Methods — Using a provincial cancer registry (2004-2012), NET patients were identified and matched at a ratio of 1-3 with CC patients. Four phases of care were examined: pre-diagnostic (PreDx: -2 years to -181 days), diagnostic (Dx: -180 days to +180 days), postdiagnostic (PostDx: +181 days to +3 years), and prolonged post-diagnostic (PPostDx: +181 days to +9 years). The mean costs per patient were compared, and cost predictors were analyzed with quintile regression.

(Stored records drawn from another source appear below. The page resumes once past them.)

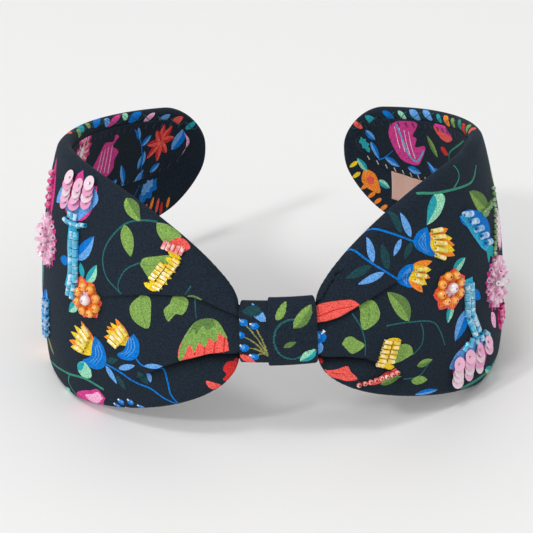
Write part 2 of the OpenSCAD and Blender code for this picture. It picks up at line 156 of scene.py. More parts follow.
class Band:
    """The band's surface as functions of s, the distance from the front centre, and z."""

    def __init__(self, p):
        for key in BandSizes.__annotations__:
            setattr(self, key, getattr(p, key))
        self.l1 = self.front_r * math.radians(self.front_sweep)
        self.a1 = math.radians(self.front_sweep)
        self.sweep = {LEFT: math.radians(self.left_sweep), RIGHT: math.radians(self.right_sweep)}
        self.start = {LEFT: 0.6 - self.wrap_left, RIGHT: 0.5 + self.wrap_right}
        self.length = {LEFT: self.left_len, RIGHT: self.right_len}
        self.wide_at = {LEFT: self.left_wide_at, RIGHT: self.right_wide_at}
        self.tip_lift = {LEFT: self.left_tip_lift, RIGHT: self.right_tip_lift}
        self.front_rise = {LEFT: self.left_lift, RIGHT: self.right_lift}

    def path(self, s, side):
        """Path of three arcs that meet without a corner: turned angle and middle point."""
        r1, r2, r3, a1 = self.front_r, self.side_r, self.back_r, self.a1
        a2, l2 = a1 + self.sweep[side], self.l1 + r2 * self.sweep[side]
        h = np.where(s < self.l1, s / r1, np.where(s < l2, a1 + (s - self.l1) / r2, a2 + (s - l2) / r3))
        c1 = np.array([r1 * math.sin(a1), r1 * (1 - math.cos(a1))])
        c2 = c1 + r2 * np.array([math.sin(a2) - math.sin(a1), math.cos(a1) - math.cos(a2)])

        def arc(c, r, a):
            return np.stack([c[0] + r * (np.sin(h) - math.sin(a)), c[1] + r * (math.cos(a) - np.cos(h))], -1)
        first, second = (s < self.l1)[..., None], (s < l2)[..., None]
        return h, np.where(first, arc((0, 0), r1, 0), np.where(second, arc(c1, r2, a1), arc(c2, r3, a2)))

    def lift(self, s, side):
        return self.front_rise[side] * np.sin(np.pi * np.clip((s - 16) / 66, 0, 1))

    def rise(self, s, side):
        """How far the tip is lifted."""
        return self.tip_lift[side] * np.clip((s - 110) / (self.length[side] - 110), 0, 1) ** 2

    def half(self, s, side):
        k, wide, end = self.start[side], self.wide_at[side], self.length[side]
        grow = np.sin(np.pi / 2 * np.clip((s - k) / (wide - k), 0, 1)) ** 0.54
        fall = np.clip((s - wide) / (end - wide), 0, 1) ** 1.25
        return np.where(s < wide, self.neck_half + (self.wide_half - self.neck_half) * grow,
                        self.wide_half - (self.wide_half - self.tip_half) * fall)

    def rounding(self, s, side, m=0.0):
        q = np.clip((s - self.length[side] + self.tip_round) / (self.tip_round - m), 0, 1)
        return np.sqrt(1 - q * q)

    def top(self, s, side, m=0.0):
        return self.rise(s, side) + (self.half(s, side) - m) * self.rounding(s, side, m)

    def bottom(self, s, side, m=0.0):
        rise = self.rise(s, side)
        low = np.minimum(self.half(s, side), self.stand_depth + self.lift(s, side) + rise)
        return rise - (low - m) * self.rounding(s, side, m)

    def seam(self, s, side):
        """Lower edge of the lining: near the edge at first, then rising to the middle."""
        low = self.bottom(s, side) + 5
        d = s - 175
        high = np.minimum(np.where(d < 0, 0.0043, 0.0124) * d * d - 0.5, self.top(s, side) - 10)
        return low + (high - low) * ease(s, 108, 150)

    def place(self, s, n, z, side, extra=0.0):
        """Point at distance s, layer height n (squeezed at the knot) and height z, leaning inwards."""
        h, c = self.path(s, side)
        thick = self.squeeze + (1 - self.squeeze) * ease(np.abs(s), 12, 30)
        o = n * thick + extra - self.lean * z / 38 - self.dome * z * z / 1444
        x = c[..., 0] + o * np.sin(h)
        y = c[..., 1] - o * np.cos(h) + self.front_y
        return np.stack([side * x, y, z + self.lift(s, side) + self.stand_depth], -1) * MM


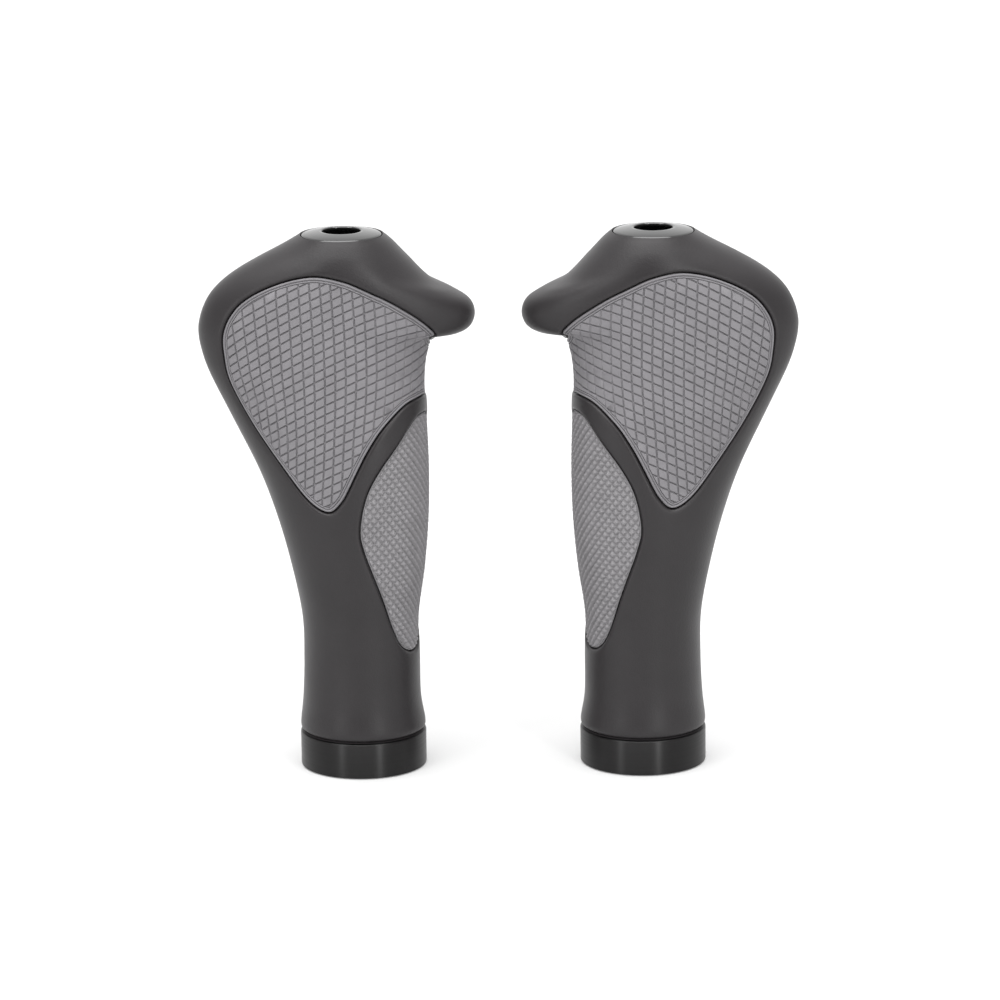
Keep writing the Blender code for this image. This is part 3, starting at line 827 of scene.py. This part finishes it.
def groove_sizes(sizes):
    """Half a groove's width, half its floor's width and the cross grooves' pitch, in millimetres."""
    width = sizes.groove_width / MM
    return width / 2, width * FLOOR_SHARE, sizes.cross_pitch / MM


def groove_lines(sizes):
    """Flat lines along both edges and both floor edges of every palm groove."""
    half, floor, pitch = groove_sizes(sizes)
    low, high = PALM_HEIGHTS
    heights = np.linspace(low, high, 16)
    across = np.linspace(-PALM_REACH, PALM_REACH, 28)
    lines = []
    for offset in (-half, -floor, floor, half):
        for index in LONG_GROOVES:
            lines.append(np.column_stack((long_groove(index, heights) + offset, heights)))
        for index in range(int((low - 30) / pitch), int((high + 30) / pitch)):
            lines.append(np.column_stack((across, cross_rise(across) + index * pitch + offset)))
    return lines


def groove_depth(points, sizes):
    """How far the palm's grooves reach down at flat points, as a share of their depth."""
    half, floor, pitch = groove_sizes(sizes)
    u, z = points.T
    long_way = np.min([abs(u - long_groove(index, z)) for index in LONG_GROOVES], axis=0)
    row = (z - cross_rise(u)) / pitch
    cross_way = abs(row - np.round(row)) * pitch
    long_share, cross_share = (
        np.clip((half - way) / (half - floor), 0, 1) for way in (long_way, cross_way)
    )
    shallower = np.clip(1 - HORN_FADE * (u - 3), 0.5, 1)
    return np.maximum(long_share * shallower * LONG_SHARE, cross_share)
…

Results — Of 3827 NETs, 3355 were matched with 9320 CCs. The PreDx mean NET costs were higher than the CC costs ($5877 vs $5368; p = 0.06), driven by nondrug costs. They were lower in the Dx and PostDx phases (both p < 0.01). For PPostDx, the drug costs were higher for NETs ($26,788 vs $7827; p < 0.01), representing 41% of the costs versus 16% of the costs for CC. Older age and comorbidities predicted higher NET costs in all phases. Lower socioeconomic status (SES) predicted higher costs in the initial phases and higher SES costs in the PPost-Dx phase. Gastroenteric NETs were associated with lower costs in the Dx phase [parameter estimate (PE), -$13,644] and pancreatic NETs with higher costs in PostDx phase (PE, $3348).
Conclusion — Currently, NETs represent a potential important health care burden. The NET cost patterns differed from those for CC, with the highest costs during the PPostDx phase. The SES and primary NET site affected costs differently at different time points. These data can inform resource allocation tailored to the needs for NETs.